_WRITTEN REQUEST_.
Copy every line of the material below word for word.

_INFORMATION SHOWN_.

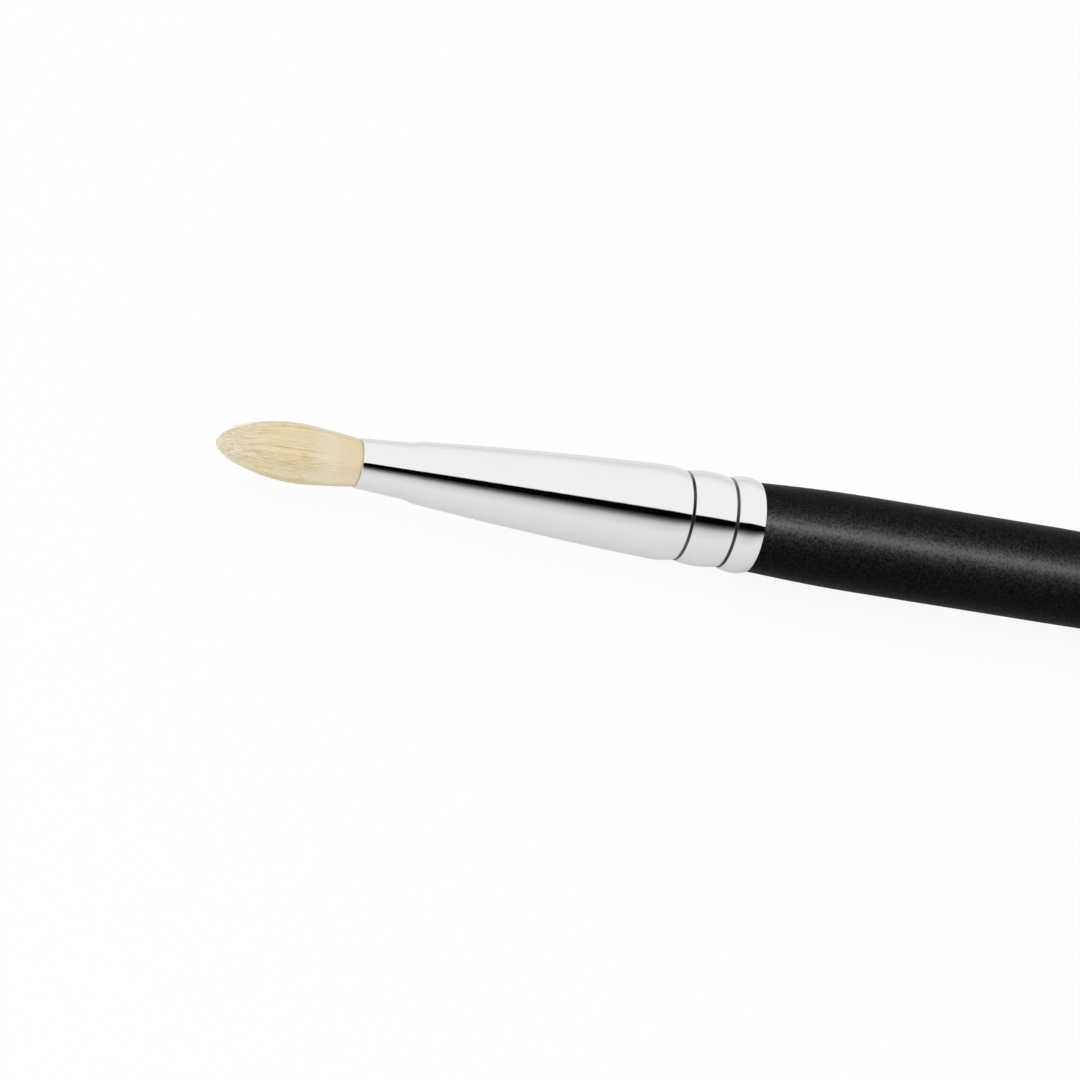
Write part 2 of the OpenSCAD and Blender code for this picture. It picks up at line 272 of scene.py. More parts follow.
key = area_lamp("key", KEY_PLACE, KEY_TARGET, KEY_SIZE, KEY_RADIANCE)
key.visible_glossy = False
tube_angle = math.radians(camera_angle + TUBE_ABOVE_CAMERA)
tube_way = Vector((0, -math.cos(tube_angle), math.sin(tube_angle)))
tube_place = tube_way * TUBE_AWAY + Vector((TUBE_ALONG, 0, 0))
tube = area_lamp("tube", tube_place, Vector((0, 0, 0)), TUBE_SIZE, TUBE_RADIANCE)
tube.visible_diffuse = False
lacquered = bpy.data.collections.new("lacquered")
lacquered.objects.link(nodes["handle"])
tube.light_linking.receiver_collection = lacquered
print("lamps", key.name, round(key.data.energy, 2), "W,", tube.name, round(tube.data.energy, 1), "W")

# %% [markdown]
# ## The handle's lacquer
# The handle is turned from birch and dipped in black lacquer that dries satin.
# Its surface isn't quite level: fine nibs and a slight orange peel break up the
# highlight. A smooth black would look like plastic, so noise at the size of the
# real nibs moves the roughness, the gloss and the surface a little.

# %% Satin black lacquer
# Widths of the nibs and of the peel's waves, in millimetres
NIB, PEEL = 0.22, 1.4
PEEL_DEPTH = 0.004 * MM


def to_metres(mm):
    """Noise scale for a pattern whose spots are mm wide, on coordinates in metres."""
    return 1 / (mm * MM)


lacquer, tree = finish_named("satin_black_lacquer")
where = add(tree, "ShaderNodeTexCoord").outputs["Object"]
nibs = add(tree, NOISE, {"Vector": where, "Scale": to_metres(NIB), "Detail": 3.0, "Roughness": 0.6})
peel = add(tree, NOISE, {"Vector": where, "Scale": to_metres(PEEL), "Detail": 1.0})
rough = add(tree, RANGE, {0: nibs, "From Min": 0.3, "From Max": 0.7, "To Min": 0.37, "To Max": 0.48})
tint = add(tree, "ShaderNodeValToRGB", [nibs])
for stop, place, colour in zip(tint.color_ramp.elements, (0.35, 0.75), ("#030304", "#080809")):
    stop.position = place
    stop.color = linear(colour)
bumps = add(tree, MATH, [nibs, peel], operation="ADD")
level = add(tree, "ShaderNodeBump", {"Strength": 0.5, "Distance": PEEL_DEPTH, "Height": bumps})
gloss = add(tree, RANGE, {0: nibs, "From Min": 0.35, "From Max": 0.65, "To Min": 0.02, "To Max": 0.06})
skin = add(tree, "ShaderNodeBsdfPrincipled",
           {"Base Color": tint, "Roughness": rough, "Normal": level, "Specular IOR Level": gloss})
add(tree, "ShaderNodeOutputMaterial", {"Surface": skin})
nodes["handle"].material_slots[0].material = lacquer
print("handle finish", lacquer.name)

# %% [markdown]
# ## The ferrule's plate
# The ferrule is brass tube, drawn to a taper, crimped onto the handle, and plated
# with bright nickel. Plate is a mirror with faint drawing lines along the tube.
# The two crimps were rolled in, and their grooves show as thin dark rings. These rings are painted shade: a
# mask by the place along the brush paints them exactly where the grooves are.

# %% The painted shade in the crimps
REAR_CRIMP, FRONT_CRIMP = 2.55 * MM, 6.5 * MM
# From a crimp's middle, the painted shade is full as far as its core and ends at its edge
CRIMP_SHADE_EDGE, CRIMP_SHADE_CORE = 0.19 * MM, 0.1 * MM
CLOUD = 3
crimps = [rear_x - REAR_CRIMP, rear_x - FRONT_CRIMP]
nickel, tree = finish_named("bright_nickel_plate")
where = add(tree, "ShaderNodeTexCoord").outputs["Object"]
place = add(tree, "ShaderNodeSeparateXYZ", [where]).outputs
gaps = []
for crimp in crimps:
    gap = add(tree, MATH, [place["X"], -crimp], operation="ADD")
    gaps.append(add(tree, MATH, [gap], operation="ABSOLUTE"))
gap = add(tree, MATH, gaps, operation="MINIMUM")
# Dark rings of painted shade along the crimps' grooves
crimp_shade = add(tree, RANGE, {0: gap, "From Min": CRIMP_SHADE_EDGE, "From Max": CRIMP_SHADE_CORE},
           interpolation_type="SMOOTHSTEP")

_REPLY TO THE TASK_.
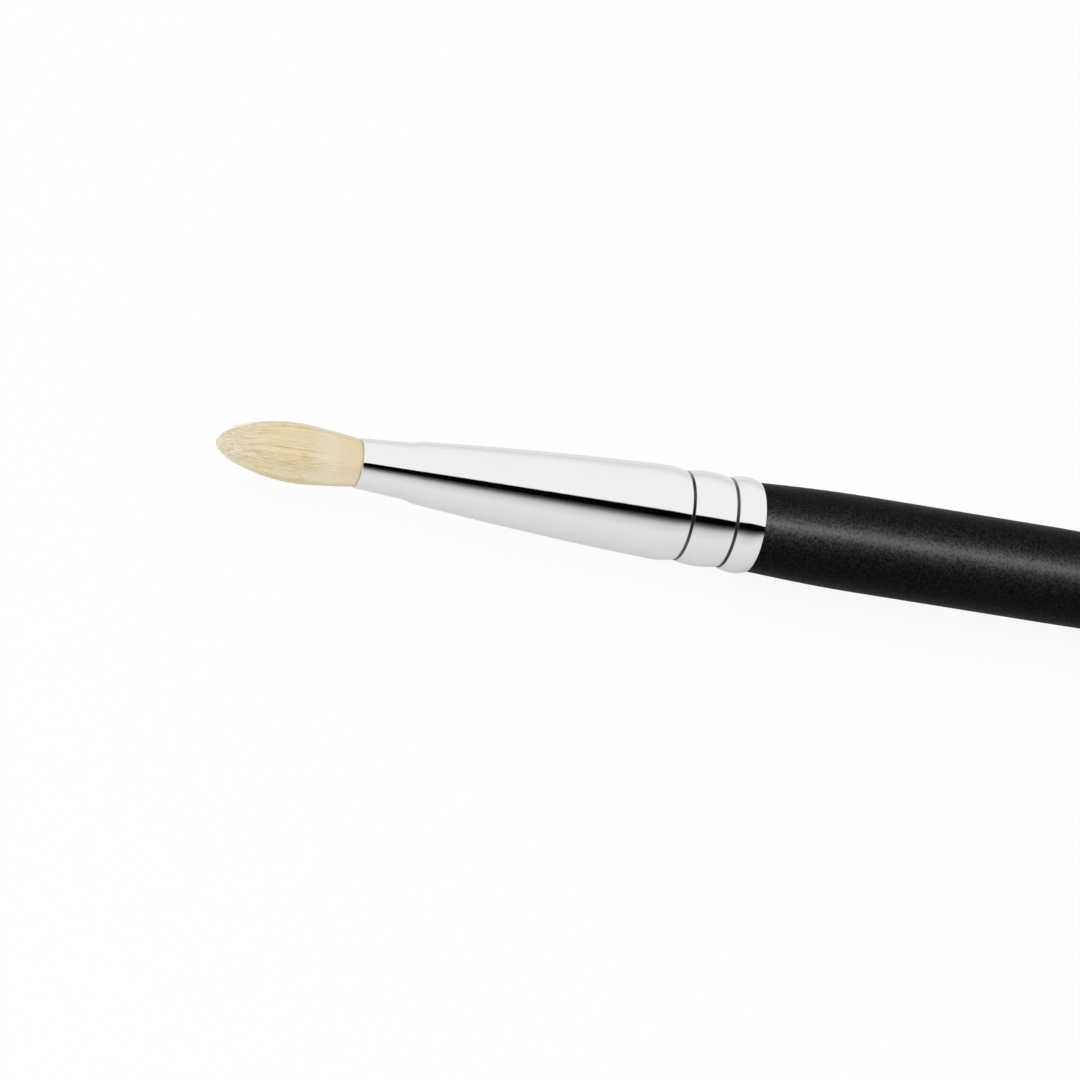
Write part 2 of the OpenSCAD and Blender code for this picture. It picks up at line 272 of scene.py. More parts follow.
key = area_lamp("key", KEY_PLACE, KEY_TARGET, KEY_SIZE, KEY_RADIANCE)
key.visible_glossy = False
tube_angle = math.radians(camera_angle + TUBE_ABOVE_CAMERA)
tube_way = Vector((0, -math.cos(tube_angle), math.sin(tube_angle)))
tube_place = tube_way * TUBE_AWAY + Vector((TUBE_ALONG, 0, 0))
tube = area_lamp("tube", tube_place, Vector((0, 0, 0)), TUBE_SIZE, TUBE_RADIANCE)
tube.visible_diffuse = False
lacquered = bpy.data.collections.new("lacquered")
lacquered.objects.link(nodes["handle"])
tube.light_linking.receiver_collection = lacquered
print("lamps", key.name, round(key.data.energy, 2), "W,", tube.name, round(tube.data.energy, 1), "W")

# %% [markdown]
# ## The handle's lacquer
# The handle is turned from birch and dipped in black lacquer that dries satin.
# Its surface isn't quite level: fine nibs and a slight orange peel break up the
# highlight. A smooth black would look like plastic, so noise at the size of the
# real nibs moves the roughness, the gloss and the surface a little.

# %% Satin black lacquer
# Widths of the nibs and of the peel's waves, in millimetres
NIB, PEEL = 0.22, 1.4
PEEL_DEPTH = 0.004 * MM


def to_metres(mm):
    """Noise scale for a pattern whose spots are mm wide, on coordinates in metres."""
    return 1 / (mm * MM)


lacquer, tree = finish_named("satin_black_lacquer")
where = add(tree, "ShaderNodeTexCoord").outputs["Object"]
nibs = add(tree, NOISE, {"Vector": where, "Scale": to_metres(NIB), "Detail": 3.0, "Roughness": 0.6})
peel = add(tree, NOISE, {"Vector": where, "Scale": to_metres(PEEL), "Detail": 1.0})
rough = add(tree, RANGE, {0: nibs, "From Min": 0.3, "From Max": 0.7, "To Min": 0.37, "To Max": 0.48})
tint = add(tree, "ShaderNodeValToRGB", [nibs])
for stop, place, colour in zip(tint.color_ramp.elements, (0.35, 0.75), ("#030304", "#080809")):
    stop.position = place
    stop.color = linear(colour)
bumps = add(tree, MATH, [nibs, peel], operation="ADD")
level = add(tree, "ShaderNodeBump", {"Strength": 0.5, "Distance": PEEL_DEPTH, "Height": bumps})
gloss = add(tree, RANGE, {0: nibs, "From Min": 0.35, "From Max": 0.65, "To Min": 0.02, "To Max": 0.06})
skin = add(tree, "ShaderNodeBsdfPrincipled",
           {"Base Color": tint, "Roughness": rough, "Normal": level, "Specular IOR Level": gloss})
add(tree, "ShaderNodeOutputMaterial", {"Surface": skin})
nodes["handle"].material_slots[0].material = lacquer
print("handle finish", lacquer.name)

# %% [markdown]
# ## The ferrule's plate
# The ferrule is brass tube, drawn to a taper, crimped onto the handle, and plated
# with bright nickel. Plate is a mirror with faint drawing lines along the tube.
# The two crimps were rolled in, and their grooves show as thin dark rings. These rings are painted shade: a
# mask by the place along the brush paints them exactly where the grooves are.

# %% The painted shade in the crimps
REAR_CRIMP, FRONT_CRIMP = 2.55 * MM, 6.5 * MM
# From a crimp's middle, the painted shade is full as far as its core and ends at its edge
CRIMP_SHADE_EDGE, CRIMP_SHADE_CORE = 0.19 * MM, 0.1 * MM
CLOUD = 3
crimps = [rear_x - REAR_CRIMP, rear_x - FRONT_CRIMP]
nickel, tree = finish_named("bright_nickel_plate")
where = add(tree, "ShaderNodeTexCoord").outputs["Object"]
place = add(tree, "ShaderNodeSeparateXYZ", [where]).outputs
gaps = []
for crimp in crimps:
    gap = add(tree, MATH, [place["X"], -crimp], operation="ADD")
    gaps.append(add(tree, MATH, [gap], operation="ABSOLUTE"))
gap = add(tree, MATH, gaps, operation="MINIMUM")
# Dark rings of painted shade along the crimps' grooves
crimp_shade = add(tree, RANGE, {0: gap, "From Min": CRIMP_SHADE_EDGE, "From Max": CRIMP_SHADE_CORE},
           interpolation_type="SMOOTHSTEP")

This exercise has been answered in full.